По-видимому, работал бы на иновещании еще многие годы, но весьма «осязаемо» прочувствовал скверное отношение ко мне заведующего сектором ЦК – он занимался радио. Возможно, ему не понравилось мое выступление на партсобрании, возможно, существовали какие-то другие причины, но в течение нескольких лет после сопровождения Н. С. Хрущева в его поездке по Албании я фактически был «невыездным». «Рубили» даже туристические поездки.
Тогда же была запущена легенда о моем происхождении. Мне даже приписали фамилию Киршенблат. Позднее я узнал, что в других «файлах» мне приписывают фамилию Финкельштейн – тут уж вообще разведешь руками, непонятно откуда.
Антисемитизм всегда был инструментом для травли у тупых партийных чиновников. Фамилия моего отца Немченко – об этом сказала мне мать.
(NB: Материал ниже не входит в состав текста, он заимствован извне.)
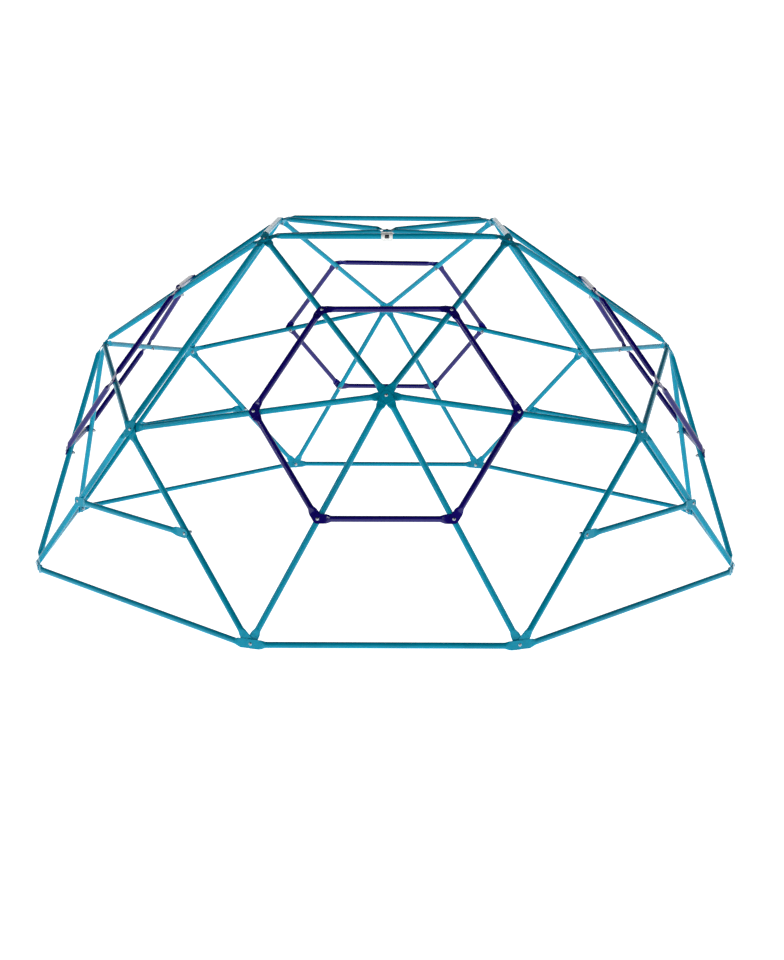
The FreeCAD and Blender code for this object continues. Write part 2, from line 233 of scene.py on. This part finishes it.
finishes = {"teal_powder_coat": powderCoat("tealPowderCoat", tealCoat),
            "purple_powder_coat": powderCoat("purplePowderCoat", purpleCoat),
            "zinc_plated_steel": zincSteel("zincPlatedSteel", zincPlate),
            "white_label": softVinyl("whiteVinylFilm", labelVinyl)}
for part in frame["record"]["subparts"]:
    piece = nodes[part["node"]]
    piece.data.materials.clear()
    piece.data.materials.append(finishes[part["material_slot"]])
print("finishes made:", len(finishes))


# two vinyl panels round the front top edge, welded together above and below it, with a printed
# patch on the front one; sizes in mm
label = {"length": 50.0, "drop": 19.0, "seam": 3.5, "thick": 0.8, "corner": 4.0, "columns": 40, "rows": 56,
         "weldPitch": 1.6, "weldDepth": 0.12, "patchLength": 19.0, "patchDrop": 10.5,
         "patchGap": 0.02, "patchThick": 0.15, "patchCorner": 6.0}


def labelBulge(c, radius, height):
    # how far a panel's inner face stands from the middle plane at that height, in mm
    flat = c["drop"] - c["seam"]
    reach = math.acos(radius / flat)
    high = abs(height)
    if high >= flat:
        return 0.0
    touch = radius * math.cos(reach)
    if high <= touch:
        return math.sqrt(radius * radius - high * high)
    return radius * math.sin(reach) * (flat - high) / (flat - touch)


def labelSheet(name, c, radius, halfLength, halfHeight, side, lift, thick, corner):
    # one panel or patch, side -1 in front and 1 behind; rounded corners by shortening the end rows
    verts = []
    for row in range(c["rows"] + 1):
        height = halfHeight * (2 * row / c["rows"] - 1)
        past = max(0.0, abs(height) - (halfHeight - corner))
        reach = halfLength - corner + math.sqrt(max(0.0, corner * corner - past * past))
        for column in range(c["columns"] + 1):
            along = reach * (2 * column / c["columns"] - 1)
            out = labelBulge(c, radius, height) + lift
            if abs(height) > c["drop"] - c["seam"]:
                out += c["weldDepth"] * math.cos(2 * math.pi * along / c["weldPitch"])
            verts.append((along * mm, side * out * mm, height * mm))
    wide = c["columns"] + 1
    faces = []
    for row in range(c["rows"]):
        for column in range(c["columns"]):
            first = row * wide + column
            face = (first, first + 1, first + wide + 1, first + wide)
            faces.append(face if side < 0 else face[::-1])
    mesh = bpy.data.meshes.new(name)
    mesh.from_pydata(verts, [], faces)
    mesh.shade_smooth()
    sheet = bpy.data.objects.new(name, mesh)
    bpy.context.scene.collection.objects.link(sheet)
    thicken = sheet.modifiers.new("thickness", "SOLIDIFY")
    thicken.thickness = thick * mm
    thicken.offset = 1.0
    return sheet


def makeLabel(c):
    low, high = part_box("care_label")
    outerRadius = (high.y - low.y) / 2 / mm
    centre = (low + high) / 2
    radius = outerRadius - c["thick"]
    shape = (c["length"] / 2, c["drop"])
    patchShape = (c["patchLength"] / 2, c["patchDrop"])
    front = labelSheet("labelFront", c, radius, *shape, -1, 0.0, c["thick"], c["corner"])
    back = labelSheet("labelBack", c, radius, *shape, 1, 0.0, c["thick"], c["corner"])
    patch = labelSheet("labelPatch", c, radius, *patchShape, -1, c["thick"] + c["patchGap"],
                       c["patchThick"], c["patchCorner"])
    for piece in (front, back, patch):
        piece.location = centre
        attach(piece, "root")
    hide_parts("care_label")
    for piece in (front, back):
        piece.data.materials.append(finishes["white_label"])
    patch.data.materials.append(softVinyl("charcoalInk", labelInk))


makeLabel(label)
print("label made")


# the last two lines give where the light changes: from the dark side to the side walls along Y,
# above the band round the horizon, and up to the ceiling along Z
studio = {"floor": "fcfcfb", "shade": "f6f6f5", "glow": 1.25, "floorSize": 160.0, "toothMm": 8,
          "walls": 1.25, "behindCamera": 0.08, "ceiling": 0.02,
          "darkSide": -0.75, "sideWalls": -0.1,
          "bandBelow": 0.07, "bandAbove": 0.12, "ceilingAbove": 0.5}
lamps = {"keyLamp": {"aside": -5.0, "front": 4.0, "height": 3.5, "size": 1.5, "power": 55},
         "fillLamp": {"aside": 5.0, "front": 3.0, "height": 3.0, "size": 1.5, "power": 30}}


def makeFloor(c):
    # white translucent floor lit from below, as in a product studio
    mesh = bpy.data.meshes.new("studioFloor")
    r = c["floorSize"] / 2
    mesh.from_pydata([(-r, -r, 0), (r, -r, 0), (r, r, 0), (-r, r, 0)], [], [(0, 1, 2, 3)])
    floor = bpy.data.objects.new("studioFloor", mesh)
    bpy.context.scene.collection.objects.link(floor)
    floor.location.z = cadBox[0].z
    mat, tree, output = newMaterial("litWhiteFloor")
    place = addNode(tree, "ShaderNodeTexCoord").outputs["Object"]
    tooth = addNode(tree, "ShaderNodeTexNoise", None,
                    {"Vector": place, "Scale": perMetre(c["toothMm"]), "Detail": 4.0})
    colour = ramp(tree, tooth.outputs["Fac"], [(0.3, linear(c["shade"])), (0.7, linear(c["floor"]))])
    shader = addNode(tree, "ShaderNodeBsdfPrincipled", None,
                     {"Base Color": colour.outputs["Color"], "Roughness": 0.9,
                      "Emission Color": colour.outputs["Color"], "Emission Strength": c["glow"]})
    tree.links.new(shader.outputs["BSDF"], output.inputs["Surface"])
    mesh.materials.append(mat)


def makeWorld(c):
    # white walls on three sides and a white band right round the horizon; the ceiling and the
    # side that the front of the dome faces stay dark
    world = bpy.data.worlds.new("studioWorld")
    bpy.context.scene.world = world
    world.use_nodes = True
    tree = world.node_tree
    tree.nodes.clear()
    place = addNode(tree, "ShaderNodeTexCoord").outputs["Generated"]
    split = addNode(tree, "ShaderNodeSeparateXYZ", None, {"Vector": place})
    smooth = {"interpolation_type": "SMOOTHSTEP"}
    walls = addNode(tree, "ShaderNodeMapRange", smooth,
                    {"Value": split.outputs["Y"], "From Min": c["darkSide"], "From Max": c["sideWalls"],
                     "To Min": c["behindCamera"], "To Max": c["walls"]})
    upper = addNode(tree, "ShaderNodeMapRange", smooth,
                    {"Value": split.outputs["Z"], "From Min": c["bandAbove"], "From Max": c["ceilingAbove"],
                     "To Min": walls.outputs["Result"], "To Max": c["ceiling"]})
    strength = addNode(tree, "ShaderNodeMapRange", smooth,
                       {"Value": split.outputs["Z"], "From Min": c["bandBelow"], "From Max": c["bandAbove"],
                        "To Min": c["walls"], "To Max": upper.outputs["Result"]})
    back = addNode(tree, "ShaderNodeBackground", None,
                   {"Color": (1, 1, 1, 1), "Strength": strength.outputs["Result"]})
    addNode(tree, "ShaderNodeOutputWorld", None, {"Surface": back.outputs["Background"]})


def makeLamp(name, c):
    # square lamp in front of the dome and to one side, aimed at its middle
    data = bpy.data.lights.new(name, "AREA")
    data.shape = "RECTANGLE"
    data.size = data.size_y = c["size"]
    data.energy = c["power"]
    lamp = bpy.data.objects.new(name, data)
    bpy.context.scene.collection.objects.link(lamp)
    lamp.location = (middle.x + c["aside"], middle.y - c["front"], c["height"])
    lamp.rotation_euler = (middle - lamp.location).to_track_quat("-Z", "Y").to_euler()
    lamp.visible_camera = False


makeFloor(studio)
makeWorld(studio)
for name, lamp in lamps.items():
    makeLamp(name, lamp)
bpy.context.scene.view_settings.view_transform = "Standard"
print("studio set")
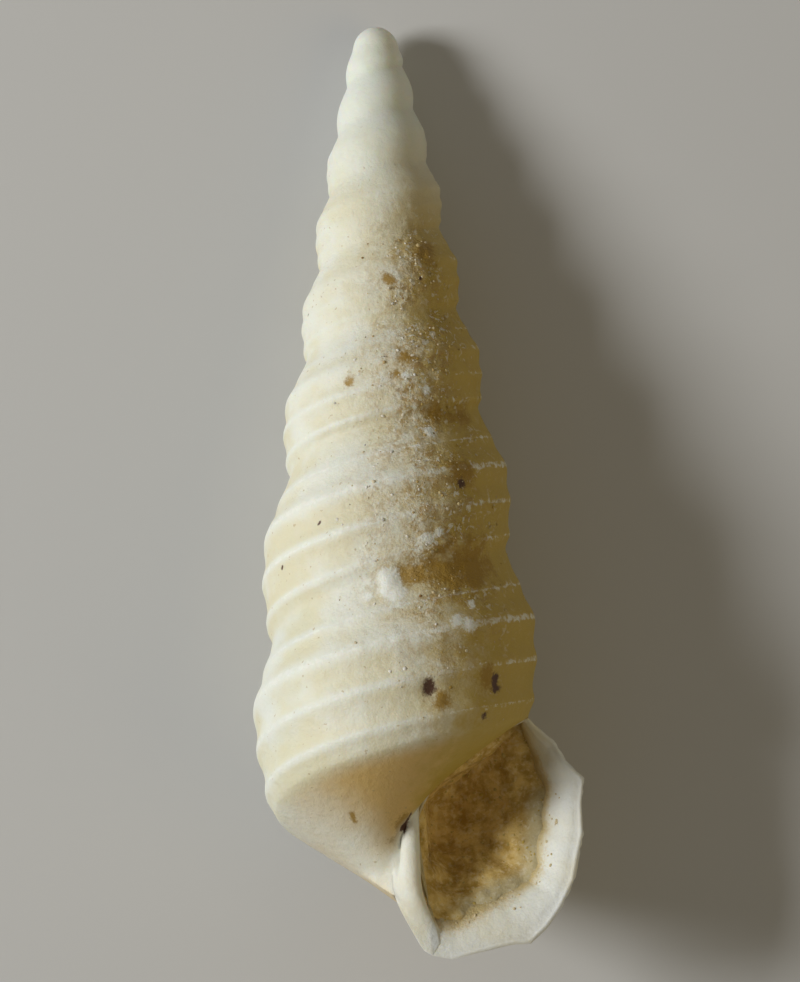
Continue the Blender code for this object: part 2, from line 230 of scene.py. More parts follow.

Я его никогда не видел. Их пути с матерью разошлись, в 1937 году он был расстрелян. Я с рождения носил фамилию матери – Примаков. С моей бабушкой по материнской линии – еврейкой – связана романтическая история. Обладая своенравным характером, она вопреки воле моего прадеда – владельца мельницы – вышла замуж за простого работника, к тому же русского, отсюда и фамилия Примаковых. Позже они жили в Тифлисе, а ее муж – мой дед, ставший подрядчиком на дорожном строительстве в Турции, погиб в схватке с грабителями-курдами.